Russian Arctic interests have also supported cooperation for foreign energy firms. Despite the general trend towards disengagement of energy firms in the Arctic after fossil fuels prices began to drop in 2014, which led to major energy concerns like Shell withdrawing from the region, Russian firms have doubled down on Arctic oil and gas. The Shtokman Field is still seen as a future source of natural gas, but much of the attention has shifted eastward to Yamal, which features an LNG project which came online in December last year amid hopes for large scale gas exports both East Asia and Europe. China is a major financial backer of the project, and it was also announced this week that Saudi Aramco was also interested in potential investment. Russia seems to be a taking a long-term view in its Arctic energy policies, betting that prices and demand will rise in the near future.
Cooperation with China has proven to be essential for many Russian projects involving the Russian Arctic, and greater Siberia and the RFE, as the sluggishness of the Russian economy, ongoing weaknesses of the rouble, and the post-2014 economic sanctions have resulted in a closer Sino-Russian partnership. Joint projects have included the Yamal LNG project, a potential deep-water port at Arkhangelsk, possible railway links between China and Northern Europe, and other potential infrastructure. Although the Putin government had begun to ‘pivot’ to Asia as early as 2012, the Ukraine crises accelerated that process, buoyed by a closer personal relationship between President Putin and Chinese President Xi Jinping.
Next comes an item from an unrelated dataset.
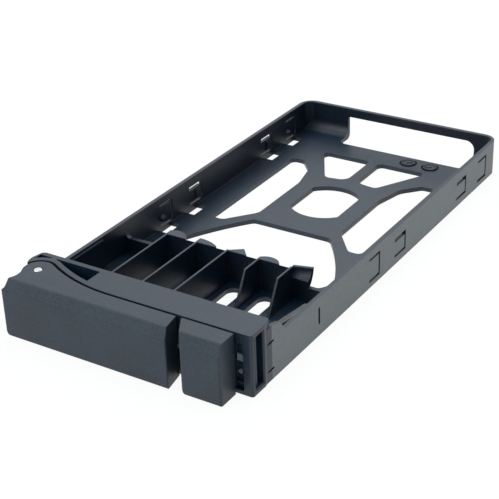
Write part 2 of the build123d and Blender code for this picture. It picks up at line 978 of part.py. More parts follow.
def make_lever_handle():
    """The swinging handle: a C-section grip with two ears round the pin and a latch tongue."""
    lever = plate(lever_plan(), lever_lift, bezel_height)
    lever &= side_form(left_end_x, lever_right_x)
    lever &= low_corner_form(left_end_x, 0)
    inner_front = lever_front_y + lever_front_wall
    inner_right = lever_right_x - lever_right_skew - lever_wall
    inner_low = lever_lift + ear_thick
    inner_high = bezel_height - ear_thick
    lever -= block(pin_x, inner_right, inner_front, bezel_rear_y, inner_low, inner_high)
    lever -= rod(pin_x, pin_y, boss_low_z - boss_end_gap, boss_high_z + boss_end_gap, hub_radius)
    rib_low = lever_lift + lever_rib_inset
    rib_high = bezel_height - lever_rib_inset
    for x in lever_rib_xs:
        lever += block(x, x + lever_rib_thick, inner_front, lever_rear_y, rib_low, rib_high)
    rest_x = pin_x + hinge_leg - 2 * leg_rest_width
    rest_y = pin_y - hinge_coil_radius - hinge_wire / 2 - leg_gap
    rest_high = hinge_spring_low_z() + leg_rest_rise
    lever += block(rest_x, rest_x + leg_rest_width, inner_front - skin, rest_y, rib_low, rest_high)
    lever -= rod(pin_x, pin_y, -cut_past, bezel_height + cut_past, pin_diameter / 2 + pin_running_gap)
    z0 = stem_z - tongue_height / 2
    z1 = stem_z + tongue_height / 2
    barb_front = catch_front_y() + catch_thick + slide_gap
    right = tongue_left_x + tongue_width
    lever += block(tongue_left_x, right, inner_front, barb_front + barb_thick, z0, z1)
    lever += block(tongue_left_x, right + barb_reach, barb_front, barb_front + barb_thick, z0, z1)
    return lever


def catch_front_y():
    """Front face of the button's catch, inside the bezel."""
    return bezel_front_y + bezel_wall + slide_gap + flange_depth


def button_face():
    """The button from above."""
    return outline(
        [
            (button_left_x, button_rear_y),
            (button_left_front_x, lever_front_y),
            (button_right_x, lever_front_y),
            (button_right_x, button_rear_y),
        ],
        [button_rear_radius, button_front_radius, button_front_radius, button_rear_radius],
    )


def make_release_button():
    """The release button: hollow cap, stem, retaining flange, slider and catch."""
    cap = plate(button_face(), lever_lift, bezel_height)
    cap &= side_form(button_left_x, button_right_x)
    cap &= low_corner_form(button_left_front_x, button_left_slant / (button_rear_y - lever_front_y))
    mouth = Rectangle(button_mouth_width, button_mouth_depth)
    inside = offset(button_face(), -button_wall) + Pos(stem_x + button_mouth_shift, button_rear_y) * mouth
    cap -= plate(inside, lever_lift + button_wall, bezel_height - button_top_thick)
    inner = bezel_front_y + bezel_wall + slide_gap
    back = inner + flange_depth
    z0 = stem_z - stem_height / 2
    z1 = stem_z + stem_height / 2
    x0 = stem_x - stem_width / 2
    x1 = stem_x + stem_width / 2
    cap += block(x0, x1, lever_front_y + button_wall, back, z0, z1)
    cap += block(x0, x1, inner, back, z0 - flange_rise, z1 + flange_rise)
    cap += block(stem_x - slider_left_width, stem_x + slider_right_width, back, back + slider_depth, z0, z1)
    catch_tip = tongue_left_x + tongue_width + barb_reach + catch_gap
    low = stem_z - catch_height / 2
    cap += block(catch_tip, x0, back, back + catch_thick, low, low + catch_height)
    cap -= Pos(spring_left_x(), spring_y(), stem_z) * Rot(0, 90, 0) * Cylinder(
        button_coil_radius + button_wire / 2 + spring_side_gap,
        button_spring_pocket + cut_past,
        align=(Align.CENTER, Align.CENTER, Align.MIN),
    )
    return cap


def spring_left_x():
    """Seat of the button spring inside the slider."""
    return stem_x + slider_right_width - button_spring_pocket


def spring_y():
    """The button spring's axis, mid-way through the slider."""
    return catch_front_y() + slider_depth / 2


def make_button_spring():
    """The compression spring that pushes the button back to the left."""
    length = light_block_left_x - spring_left_x() - 2 * spring_end_gap
    pitch = (length - button_wire) / button_spring_turns
    path = Helix(pitch, length - button_wire, button_coil_radius)
    wire = sweep(Plane(origin=path @ 0, z_dir=path % 0) * RegularPolygon(button_wire / 2, wire_sides), path)
    left = spring_left_x() + spring_end_gap + button_wire / 2
    return Pos(left, spring_y(), stem_z) * Rot(0, 90, 0) * wire


def hinge_spring_low_z():
    """Height of the spring's lower leg."""
    return boss_low_z + hinge_wire / 2 + 2 * leg_gap


def make_hinge_spring():
    """The torsion spring round the boss: a long leg on the handle and a short one on the body's rim."""
    height = hinge_turns * hinge_pitch
    path = Helix(hinge_pitch, height, hinge_coil_radius, lefthand=True)
    wire = sweep(Plane(origin=path @ 0, z_dir=path % 0) * RegularPolygon(hinge_wire / 2, wire_sides), path)
    low_z = hinge_spring_low_z()
    coil = Pos(pin_x, pin_y, low_z) * Rot(0, 0, -90) * wire
    legs = []
    for side, z, length in ((-1, low_z, hinge_leg), (1, low_z + height, rim_leg)):
        start = Pos(pin_x - 1.5 * hinge_wire, pin_y + side * hinge_coil_radius, z)
        leg = Cylinder(leg_share * hinge_wire / 2, length, align=(Align.CENTER, Align.CENTER, Align.MIN))
        legs.append(start * Rot(0, 90, 0) * leg)
    return coil + legs


def make_hinge_pin():
    """The steel pin through the handle's ears and the body's boss."""
    pin = rod(pin_x, pin_y, lever_lift + pin_foot_gap, bezel_height - pin_head_gap, pin_diameter / 2)
    return chamfer(pin.edges().group_by(Axis.Z)[-1], pin_chamfer)


def make_light_guide(z, height, entry_z, dotted):
    """One clear guide from the entry slit in the side wall to the recess beside the button."""
    rear_y = light_entry_y + light_entry_width / 2
    face = make_face(
        Polyline(
            (light_bend_y, z - height / 2),
            (light_bend_y, z + height / 2),
            (rear_y, entry_z + height / 2),
            (rear_y, entry_z - height / 2),
            close=True,
        )
    )
    arm = side_plate(face, light_x - light_width / 2, light_x + light_width / 2)
    foot = block(
        light_x,
        inner_half - thick_wall_extra - light_gap,
        rear_y - light_foot_length,
        rear_y,
        entry_z - height / 2,
        entry_z + height / 2,
    )
    return guide_front(z, height, 0, dotted) + arm + foot


def main():
    """Builds every piece and writes one file for each."""
    entry_low = light_entry_low_z + light_lower_height / 2 + light_entry_margin
    entry_high = light_entry_high_z - light_upper_height / 2 - light_entry_margin
    pieces = {
        "tray_body": make_tray_body(),
        "lever_handle": make_lever_handle(),
        "hinge_pin": make_hinge_pin(),
        "hinge_spring": make_hinge_spring(),
        "release_button": make_release_button(),
        "button_spring": make_button_spring(),
        "upper_light_guide": make_light_guide(light_upper_z, light_upper_height, entry_high, False),
        "lower_light_guide": make_light_guide(light_lower_z, light_lower_height, entry_low, True),
    }
    os.makedirs("parts", exist_ok=True)
    for name, piece in pieces.items():
        export_step(Pos(0, -overall_mid_y, 0) * piece, f"parts/{name}.step")
        print(name, round(piece.volume, 1), len(piece.solids()))


main()
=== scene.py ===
import bpy
from math import cos, radians, sin
from mathutils import Matrix, Vector


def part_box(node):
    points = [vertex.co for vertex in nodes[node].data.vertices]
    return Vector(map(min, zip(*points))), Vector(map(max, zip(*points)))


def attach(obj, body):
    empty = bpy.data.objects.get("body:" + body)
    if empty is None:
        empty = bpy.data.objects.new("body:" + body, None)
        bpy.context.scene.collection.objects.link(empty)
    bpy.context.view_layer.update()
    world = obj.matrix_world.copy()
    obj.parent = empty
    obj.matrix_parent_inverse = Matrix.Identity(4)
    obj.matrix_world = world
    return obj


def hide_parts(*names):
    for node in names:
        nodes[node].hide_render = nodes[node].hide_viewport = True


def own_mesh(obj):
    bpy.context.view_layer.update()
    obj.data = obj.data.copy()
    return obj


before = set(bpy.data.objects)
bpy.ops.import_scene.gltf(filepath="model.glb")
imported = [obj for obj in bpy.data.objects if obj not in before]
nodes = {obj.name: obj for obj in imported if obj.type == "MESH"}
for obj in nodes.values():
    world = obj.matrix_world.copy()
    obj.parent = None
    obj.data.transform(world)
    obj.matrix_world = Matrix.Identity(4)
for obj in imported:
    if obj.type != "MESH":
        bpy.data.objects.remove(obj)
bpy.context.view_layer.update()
print("frame loaded:", ", ".join(sorted(nodes)))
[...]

Thus, there are several ways of looking at the future of Russia’s Arctic strategy. However, there are many variables to consider before making predictions, including future Russia-Western relations and changes in commodity prices which might make the Arctic more attractive as a resource base. To paraphrase a quote from Charles Dickens, Russia is trying to create a spring of hope, while avoiding the winter of despair, in its Arctic realms.